Given exercise - Provide the number of lines where the word "materials" occurs, and no other text.

----

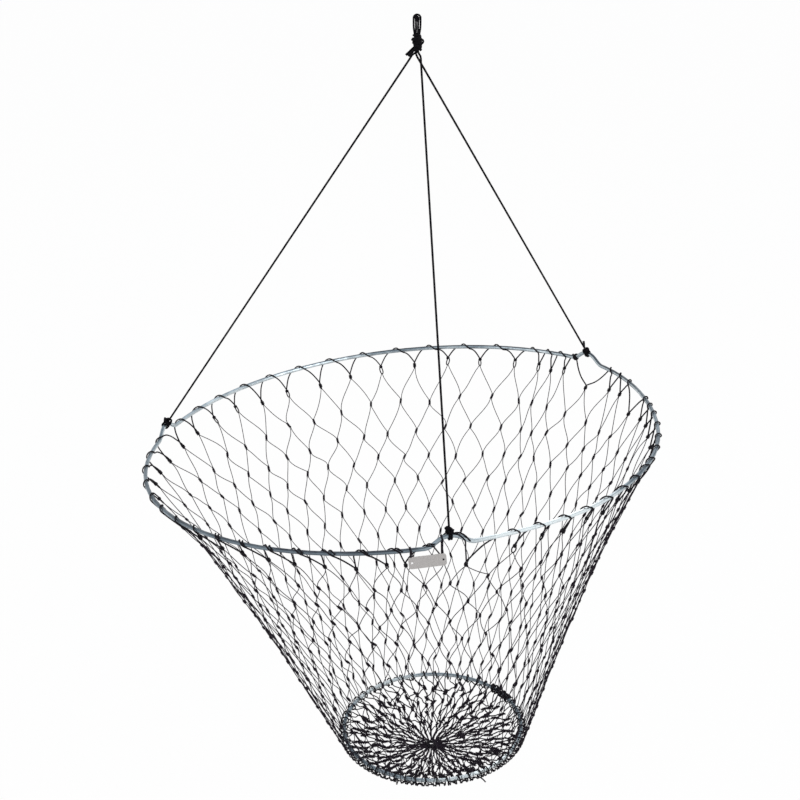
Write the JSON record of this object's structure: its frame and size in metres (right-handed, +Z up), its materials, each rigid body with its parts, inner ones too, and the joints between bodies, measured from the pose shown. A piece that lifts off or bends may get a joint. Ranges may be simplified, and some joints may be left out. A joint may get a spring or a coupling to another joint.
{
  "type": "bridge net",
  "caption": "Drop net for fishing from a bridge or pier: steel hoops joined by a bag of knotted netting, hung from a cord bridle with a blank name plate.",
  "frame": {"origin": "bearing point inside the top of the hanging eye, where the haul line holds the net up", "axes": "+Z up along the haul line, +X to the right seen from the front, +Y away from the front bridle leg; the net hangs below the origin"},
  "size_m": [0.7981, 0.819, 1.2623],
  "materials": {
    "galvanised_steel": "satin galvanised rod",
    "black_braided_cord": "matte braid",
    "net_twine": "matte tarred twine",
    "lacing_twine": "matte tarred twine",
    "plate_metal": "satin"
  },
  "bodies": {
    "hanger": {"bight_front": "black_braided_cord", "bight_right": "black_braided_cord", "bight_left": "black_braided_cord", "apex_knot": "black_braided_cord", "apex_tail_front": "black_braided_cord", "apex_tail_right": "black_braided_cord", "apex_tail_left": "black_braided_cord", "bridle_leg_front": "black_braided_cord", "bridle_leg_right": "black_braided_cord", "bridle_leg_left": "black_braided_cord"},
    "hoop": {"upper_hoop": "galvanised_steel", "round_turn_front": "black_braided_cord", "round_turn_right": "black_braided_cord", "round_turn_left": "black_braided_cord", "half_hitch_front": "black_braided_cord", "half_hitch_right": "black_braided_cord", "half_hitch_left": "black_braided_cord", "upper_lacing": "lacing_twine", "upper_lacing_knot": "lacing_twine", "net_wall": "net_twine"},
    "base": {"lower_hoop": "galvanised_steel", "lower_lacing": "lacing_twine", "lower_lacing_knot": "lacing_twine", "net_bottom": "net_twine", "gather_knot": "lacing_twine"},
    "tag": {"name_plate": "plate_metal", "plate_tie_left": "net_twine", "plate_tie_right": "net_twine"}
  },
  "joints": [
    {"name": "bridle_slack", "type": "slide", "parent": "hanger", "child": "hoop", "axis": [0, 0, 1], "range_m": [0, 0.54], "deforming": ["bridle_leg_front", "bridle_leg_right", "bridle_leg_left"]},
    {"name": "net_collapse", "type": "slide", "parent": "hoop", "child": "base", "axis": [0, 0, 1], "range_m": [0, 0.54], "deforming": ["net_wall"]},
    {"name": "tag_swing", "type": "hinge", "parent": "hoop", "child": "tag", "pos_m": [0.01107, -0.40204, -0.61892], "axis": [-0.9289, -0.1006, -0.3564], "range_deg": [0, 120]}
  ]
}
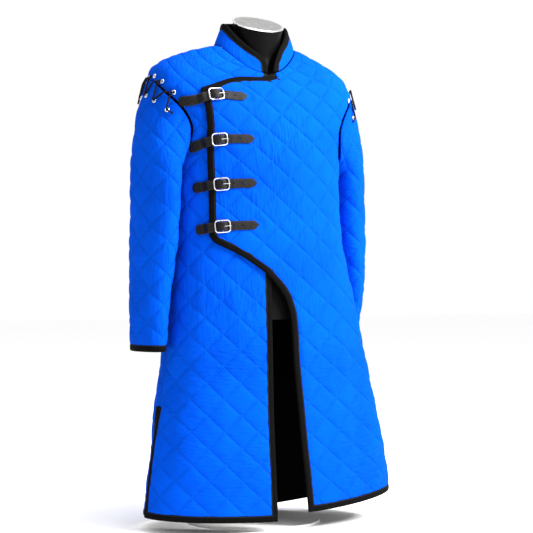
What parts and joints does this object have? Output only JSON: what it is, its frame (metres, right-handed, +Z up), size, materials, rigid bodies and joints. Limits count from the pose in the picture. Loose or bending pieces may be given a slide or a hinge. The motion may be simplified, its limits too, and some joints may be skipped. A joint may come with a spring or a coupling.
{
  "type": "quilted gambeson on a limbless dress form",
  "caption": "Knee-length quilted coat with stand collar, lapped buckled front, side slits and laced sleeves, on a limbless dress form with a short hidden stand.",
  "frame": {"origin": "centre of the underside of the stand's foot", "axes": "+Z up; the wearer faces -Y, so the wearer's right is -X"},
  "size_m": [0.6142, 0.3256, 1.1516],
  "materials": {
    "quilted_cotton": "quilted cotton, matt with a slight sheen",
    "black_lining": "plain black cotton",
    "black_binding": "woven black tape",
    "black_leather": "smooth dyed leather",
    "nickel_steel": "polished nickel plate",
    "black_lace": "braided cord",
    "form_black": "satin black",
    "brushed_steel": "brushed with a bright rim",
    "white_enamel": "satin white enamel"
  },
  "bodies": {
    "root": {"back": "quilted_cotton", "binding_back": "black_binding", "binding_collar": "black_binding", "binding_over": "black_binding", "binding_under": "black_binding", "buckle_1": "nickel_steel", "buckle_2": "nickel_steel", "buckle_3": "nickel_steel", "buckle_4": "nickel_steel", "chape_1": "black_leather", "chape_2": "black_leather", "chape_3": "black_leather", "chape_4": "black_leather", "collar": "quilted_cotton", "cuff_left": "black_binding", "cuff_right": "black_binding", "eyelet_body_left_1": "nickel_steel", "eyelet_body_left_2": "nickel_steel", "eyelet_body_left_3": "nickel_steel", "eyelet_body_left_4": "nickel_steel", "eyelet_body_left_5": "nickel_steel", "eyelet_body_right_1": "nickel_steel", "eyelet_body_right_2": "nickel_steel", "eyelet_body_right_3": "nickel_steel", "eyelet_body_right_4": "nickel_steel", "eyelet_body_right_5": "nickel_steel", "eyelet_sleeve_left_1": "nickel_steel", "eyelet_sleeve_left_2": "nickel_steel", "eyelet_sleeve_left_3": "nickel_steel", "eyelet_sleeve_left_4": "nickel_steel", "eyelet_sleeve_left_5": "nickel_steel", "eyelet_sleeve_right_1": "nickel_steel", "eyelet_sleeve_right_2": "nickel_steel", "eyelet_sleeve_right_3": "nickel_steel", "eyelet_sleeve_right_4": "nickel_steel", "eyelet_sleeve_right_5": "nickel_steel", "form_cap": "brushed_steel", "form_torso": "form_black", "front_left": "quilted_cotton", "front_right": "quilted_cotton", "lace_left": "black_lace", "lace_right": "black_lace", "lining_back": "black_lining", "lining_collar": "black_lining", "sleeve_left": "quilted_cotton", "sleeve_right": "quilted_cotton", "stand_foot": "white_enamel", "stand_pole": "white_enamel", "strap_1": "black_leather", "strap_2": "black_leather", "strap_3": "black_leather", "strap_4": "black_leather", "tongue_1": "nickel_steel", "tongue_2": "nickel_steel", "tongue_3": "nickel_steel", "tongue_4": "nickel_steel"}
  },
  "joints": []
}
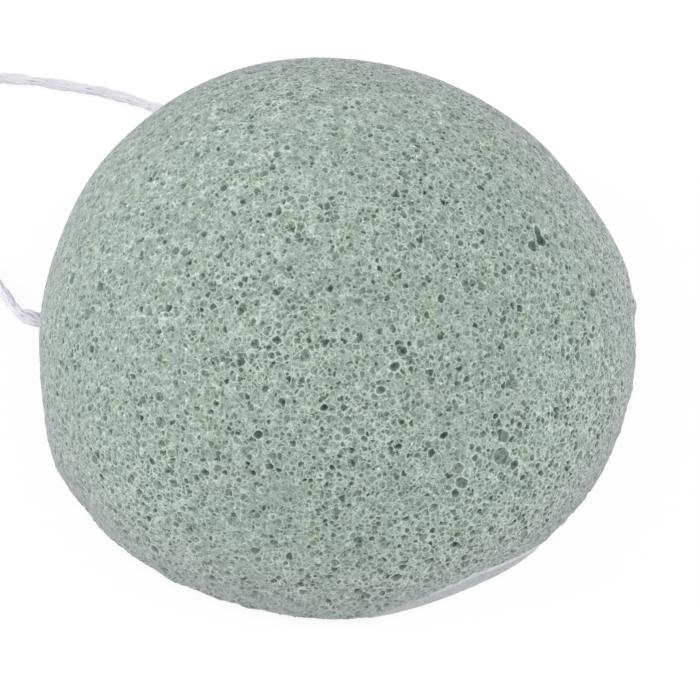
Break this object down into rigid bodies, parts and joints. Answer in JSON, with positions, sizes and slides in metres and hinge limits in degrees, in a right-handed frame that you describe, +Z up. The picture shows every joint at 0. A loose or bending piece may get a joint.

----

Correct answer - 4